The technical action on the NASDAQ Stock Market didn’t provide much excitement either. The Composite Index ($COMPQ) rose only twice (through midday Friday) and, thanks to a hefty 67-ponit loss on Tuesday, was down more than 50 points on the week. Market breadth was poor, with advancers trailing decliners during three of five trading sessions. The NASDAQ NHNL slipped deeper into negative territory, from -21 last Friday to -122 late Thursday (with 26 stocks moving to new 52-week highs and 148 setting new 52-week lows.)
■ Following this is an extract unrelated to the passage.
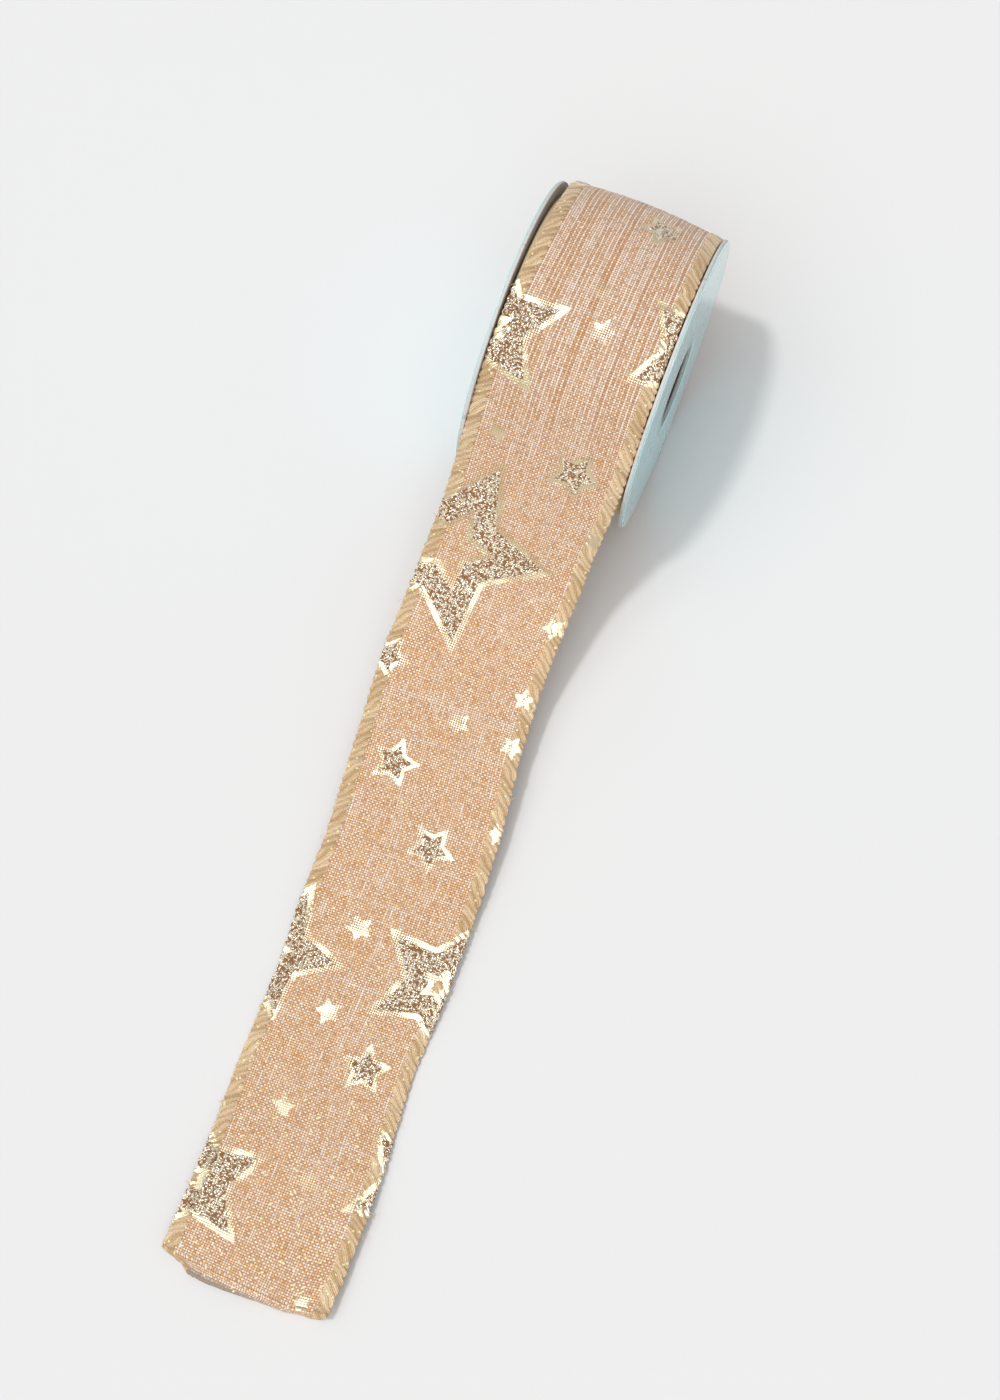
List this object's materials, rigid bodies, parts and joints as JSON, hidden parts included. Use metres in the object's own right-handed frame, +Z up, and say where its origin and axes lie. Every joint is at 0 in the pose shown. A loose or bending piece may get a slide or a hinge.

Sentiment Indicators: After two weeks of positive market action and signs that investor confidence was improving, the tone of the market changed again this week. The shift in sentiment was obvious in the options market. For example, on Tuesday, more than 7.25 million put options traded across the six options exchanges, the most so far this month. Call volume equaled 7.216 million contracts and, consequently, the total put-to-call ratio rose above 1.00 for the first time since late November. The action continued later in the week. On Thursday, the ratio rose to a three-week high of 1.04.



A rise in the volatility indexes confirms that risk aversion is back on the rise. The CBOE Volatility Index ($VIX) edged up from 20.85 last week to 22.60 midday Friday. The NASDAQ Volatility Index ($VXN) rose from 23.75 to 25.25. The fact that the volatility indexes were rising along with the put to call ratio indicates that, while investors were actively buying puts for protection, they were also willing to pay slightly higher premiums and, for that, VIX and VXN were on the rise. [While VIX tracks the volatility conveyed by S&P 500 Index ($SPX) options, VXN tracks the volatility priced into NASDAQ 100 Index ($NDX) options.] Typically, when risk aversion is on the rise, it will be difficult for the stock market to gain much ground. It reflects a lack of confidence that will keep buyers at bay and the market bears in control.

Yet, while investors stepped up their defensive activity in the latest week of trading, most of that increase in market angst appears related to the big market drop on Tuesday. Outside of that, trading was relatively orderly, with the Dow seeing average daily moves of roughly 70 points. In addition, that pattern should hold into the final two weeks of the year—a historically quiet period for the financial markets.

In fact, there are a few reasons to expect the market to perform much better during the rest of the year and into 2008. For example, Tom Gentile, our Chief Options Strategist, points out that the last two years of an election term have been positive for the stock market since 1944. According to his Presidential Cycle, the fifteen months before the end of the second term is the best time to be bullish on the market. In this cycle, the timeframe spans from October 31, 2007 to December 31, 2008. Mr. Gentile also researched shorter cycles going back to 1967 and found that bullish and bearish cycles tend to persist for a period of 40 weeks, with the most recent bullish cycle beginning on December 7, 2007. Finally, the stock market might also get a lift early next year from a seasonal pattern known as the “January Effect.” This anomaly is the result of tax loss selling that occurs in December and the “Wash Sale” rule. Basically, stocks that are sold in order to book tax losses in December are often bought back in January. The net result is a historically strong period for the equity market during the first month of each year.